THE REQUEST:
Restate, word for word, every line of the data.

──────

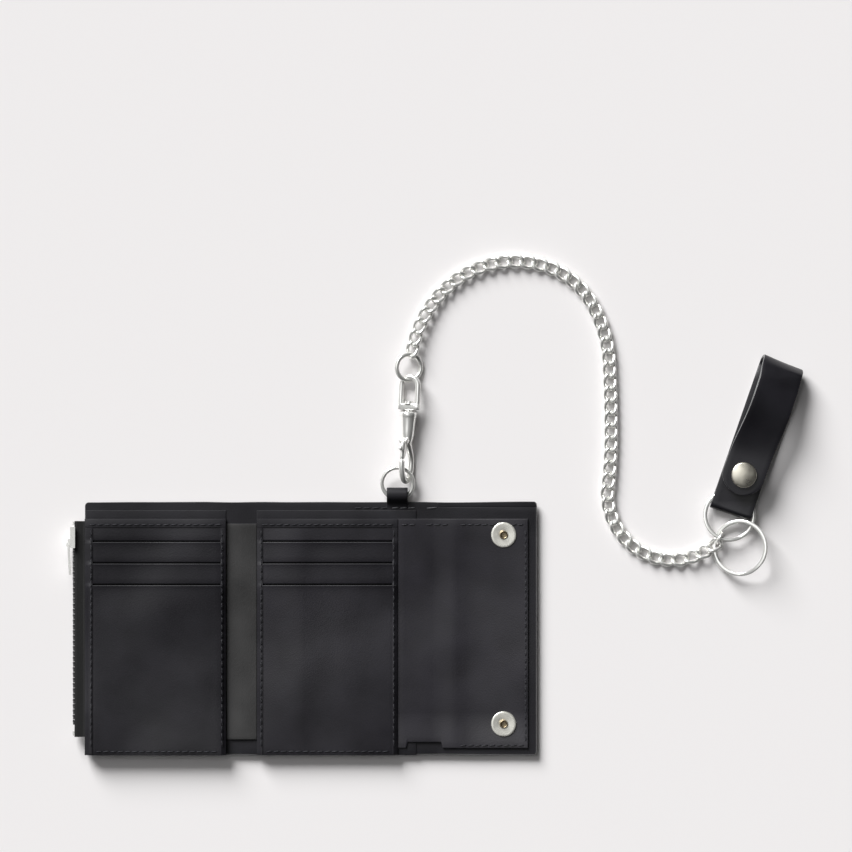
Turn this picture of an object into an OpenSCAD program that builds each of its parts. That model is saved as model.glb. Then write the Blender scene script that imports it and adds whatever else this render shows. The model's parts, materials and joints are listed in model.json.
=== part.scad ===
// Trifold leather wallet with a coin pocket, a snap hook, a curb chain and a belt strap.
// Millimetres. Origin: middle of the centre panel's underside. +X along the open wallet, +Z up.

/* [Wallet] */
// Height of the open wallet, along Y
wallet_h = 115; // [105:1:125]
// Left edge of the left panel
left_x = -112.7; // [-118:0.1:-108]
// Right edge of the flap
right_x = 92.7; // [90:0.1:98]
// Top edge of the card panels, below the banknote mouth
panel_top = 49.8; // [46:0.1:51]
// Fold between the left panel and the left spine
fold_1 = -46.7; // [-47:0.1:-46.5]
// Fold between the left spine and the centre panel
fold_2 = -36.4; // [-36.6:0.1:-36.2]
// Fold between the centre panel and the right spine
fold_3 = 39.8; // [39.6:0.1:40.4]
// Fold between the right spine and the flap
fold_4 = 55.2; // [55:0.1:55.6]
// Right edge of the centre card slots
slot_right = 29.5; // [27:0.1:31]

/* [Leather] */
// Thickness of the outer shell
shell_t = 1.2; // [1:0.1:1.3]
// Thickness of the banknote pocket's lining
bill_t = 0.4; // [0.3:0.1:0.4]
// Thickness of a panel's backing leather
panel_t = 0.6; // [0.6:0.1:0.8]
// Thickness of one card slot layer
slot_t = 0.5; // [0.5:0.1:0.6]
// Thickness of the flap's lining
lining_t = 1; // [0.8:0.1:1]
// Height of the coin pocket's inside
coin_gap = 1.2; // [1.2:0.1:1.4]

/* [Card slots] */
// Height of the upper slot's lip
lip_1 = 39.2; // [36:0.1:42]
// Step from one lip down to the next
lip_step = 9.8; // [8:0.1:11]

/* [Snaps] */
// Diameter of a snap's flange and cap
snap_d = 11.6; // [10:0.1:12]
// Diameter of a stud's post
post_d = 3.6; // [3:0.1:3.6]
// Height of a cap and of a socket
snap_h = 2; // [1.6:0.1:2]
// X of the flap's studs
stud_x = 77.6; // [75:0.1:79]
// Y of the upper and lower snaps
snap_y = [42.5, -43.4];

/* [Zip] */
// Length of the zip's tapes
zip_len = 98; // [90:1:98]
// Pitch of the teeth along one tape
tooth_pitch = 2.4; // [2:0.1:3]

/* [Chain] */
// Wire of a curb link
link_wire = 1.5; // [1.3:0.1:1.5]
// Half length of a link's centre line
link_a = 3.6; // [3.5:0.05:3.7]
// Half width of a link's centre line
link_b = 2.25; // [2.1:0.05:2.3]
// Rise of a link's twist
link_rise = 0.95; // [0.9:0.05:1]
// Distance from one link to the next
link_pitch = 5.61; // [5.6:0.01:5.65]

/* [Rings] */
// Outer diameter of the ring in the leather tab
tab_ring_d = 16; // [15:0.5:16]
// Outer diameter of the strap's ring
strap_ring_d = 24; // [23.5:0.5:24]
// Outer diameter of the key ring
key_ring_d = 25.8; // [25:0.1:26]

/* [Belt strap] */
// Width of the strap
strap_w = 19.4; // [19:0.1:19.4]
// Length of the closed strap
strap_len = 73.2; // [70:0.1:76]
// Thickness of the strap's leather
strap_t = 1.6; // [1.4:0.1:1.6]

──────

RESPONSE:
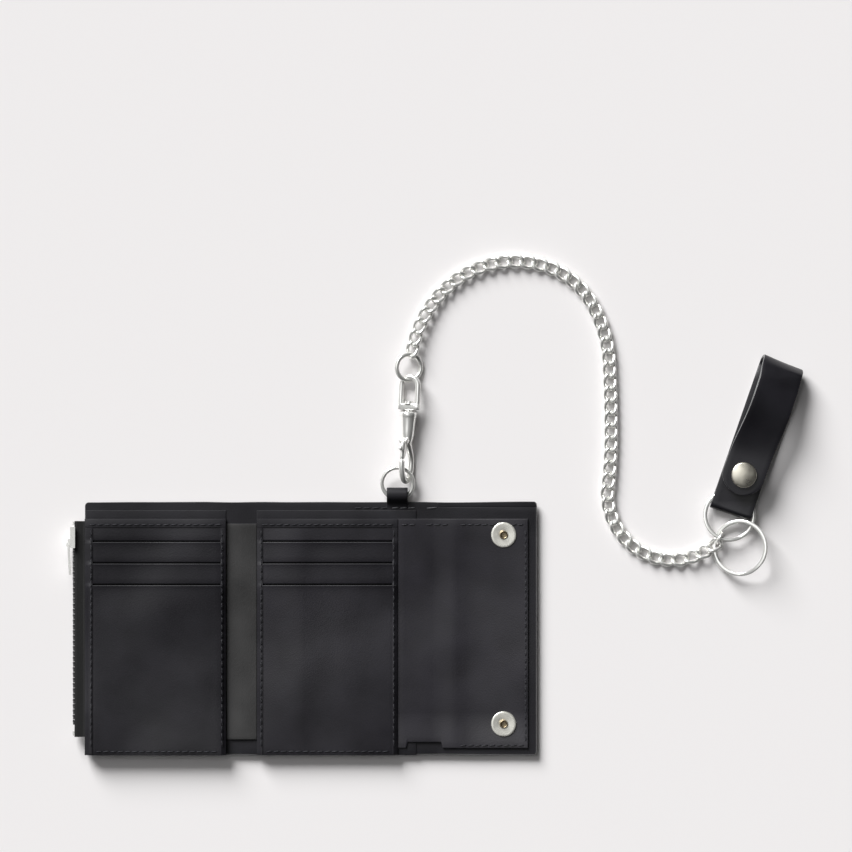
Turn this picture of an object into an OpenSCAD program that builds each of its parts. That model is saved as model.glb. Then write the Blender scene script that imports it and adds whatever else this render shows. The model's parts, materials and joints are listed in model.json.
=== part.scad ===
// Trifold leather wallet with a coin pocket, a snap hook, a curb chain and a belt strap.
// Millimetres. Origin: middle of the centre panel's underside. +X along the open wallet, +Z up.

/* [Wallet] */
// Height of the open wallet, along Y
wallet_h = 115; // [105:1:125]
// Left edge of the left panel
left_x = -112.7; // [-118:0.1:-108]
// Right edge of the flap
right_x = 92.7; // [90:0.1:98]
// Top edge of the card panels, below the banknote mouth
panel_top = 49.8; // [46:0.1:51]
// Fold between the left panel and the left spine
fold_1 = -46.7; // [-47:0.1:-46.5]
// Fold between the left spine and the centre panel
fold_2 = -36.4; // [-36.6:0.1:-36.2]
// Fold between the centre panel and the right spine
fold_3 = 39.8; // [39.6:0.1:40.4]
// Fold between the right spine and the flap
fold_4 = 55.2; // [55:0.1:55.6]
// Right edge of the centre card slots
slot_right = 29.5; // [27:0.1:31]

/* [Leather] */
// Thickness of the outer shell
shell_t = 1.2; // [1:0.1:1.3]
// Thickness of the banknote pocket's lining
bill_t = 0.4; // [0.3:0.1:0.4]
// Thickness of a panel's backing leather
panel_t = 0.6; // [0.6:0.1:0.8]
// Thickness of one card slot layer
slot_t = 0.5; // [0.5:0.1:0.6]
// Thickness of the flap's lining
lining_t = 1; // [0.8:0.1:1]
// Height of the coin pocket's inside
coin_gap = 1.2; // [1.2:0.1:1.4]

/* [Card slots] */
// Height of the upper slot's lip
lip_1 = 39.2; // [36:0.1:42]
// Step from one lip down to the next
lip_step = 9.8; // [8:0.1:11]

/* [Snaps] */
// Diameter of a snap's flange and cap
snap_d = 11.6; // [10:0.1:12]
// Diameter of a stud's post
post_d = 3.6; // [3:0.1:3.6]
// Height of a cap and of a socket
snap_h = 2; // [1.6:0.1:2]
// X of the flap's studs
stud_x = 77.6; // [75:0.1:79]
// Y of the upper and lower snaps
snap_y = [42.5, -43.4];

/* [Zip] */
// Length of the zip's tapes
zip_len = 98; // [90:1:98]
// Pitch of the teeth along one tape
tooth_pitch = 2.4; // [2:0.1:3]

/* [Chain] */
// Wire of a curb link
link_wire = 1.5; // [1.3:0.1:1.5]
// Half length of a link's centre line
link_a = 3.6; // [3.5:0.05:3.7]
// Half width of a link's centre line
link_b = 2.25; // [2.1:0.05:2.3]
// Rise of a link's twist
link_rise = 0.95; // [0.9:0.05:1]
// Distance from one link to the next
link_pitch = 5.61; // [5.6:0.01:5.65]

/* [Rings] */
// Outer diameter of the ring in the leather tab
tab_ring_d = 16; // [15:0.5:16]
// Outer diameter of the strap's ring
strap_ring_d = 24; // [23.5:0.5:24]
// Outer diameter of the key ring
key_ring_d = 25.8; // [25:0.1:26]

/* [Belt strap] */
// Width of the strap
strap_w = 19.4; // [19:0.1:19.4]
// Length of the closed strap
strap_len = 73.2; // [70:0.1:76]
// Thickness of the strap's leather
strap_t = 1.6; // [1.4:0.1:1.6]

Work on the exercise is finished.